Los cambios políticos que están ocurriendo en Latinoamérica constituyen un serio problema para los planes imperiales, pues, entre otras cosas, han traído como consecuencia que la gran mayoría de gobiernos de la región cuestionen la injerencia y el tutelaje norteamericano. El acceso de los sectores de izquierda, nacionalistas y democráticos a gran parte de los gobiernos latinoamericanos, más allá del grado de profundidad de los cambios que se procesan al interior de cada uno de ellos, sientan las bases de una política e integración independiente del imperio. Los logros alcanzados con la constitución del ALBA, UNASUR, en las diversas cumbres presidenciales de América Latina y El Caribe, donde se ha apostado por la integración soberana, el respaldo a Cuba y la condena al bloqueo que Estados Unidos impone a ese país, son muestras alentadoras de lo señalado.

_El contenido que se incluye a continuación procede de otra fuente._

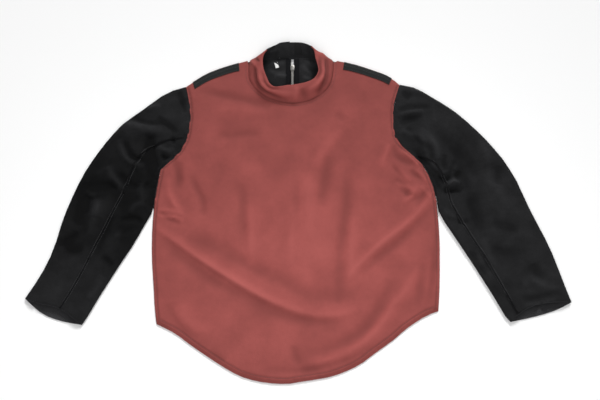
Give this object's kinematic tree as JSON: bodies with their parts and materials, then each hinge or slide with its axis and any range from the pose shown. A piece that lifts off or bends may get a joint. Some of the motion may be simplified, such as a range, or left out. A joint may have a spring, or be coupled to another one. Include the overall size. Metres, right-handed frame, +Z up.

A contrapelo de esta tendencia histórica, los gobiernos de Colombia y Perú se constituyen en verdaderas cabeceras de playa de la ofensiva imperialista. Su disposición para allanarse sin reservas a tratados económicos entreguistas como los TLC, a permitir que la estrategia “antidrogas” sea manejada por los norteamericanos, a petardear los esfuerzos de integración regional, a entregar sus territorios para la instalación de bases militares yanquis, no expresan sino el espíritu servil y reaccionario que caracteriza a las clases dominantes nativas. El reciente peregrinaje de Álvaro Uribe para justificar la instalación de bases militares norteamericanas en Colombia, no pudo sino concitar el rechazo unánime, con excepción, claro está de su alma gemela, Alan García.
En América Latina se libra hoy una batalla de largas consecuencias, en un contexto de mayor agresividad por parte del imperio y sus intermediarios, que no dudarán, si las condiciones lo permiten, en desatar y extender conflictos armados en toda la región para recuperar el control y preservar sus intereses.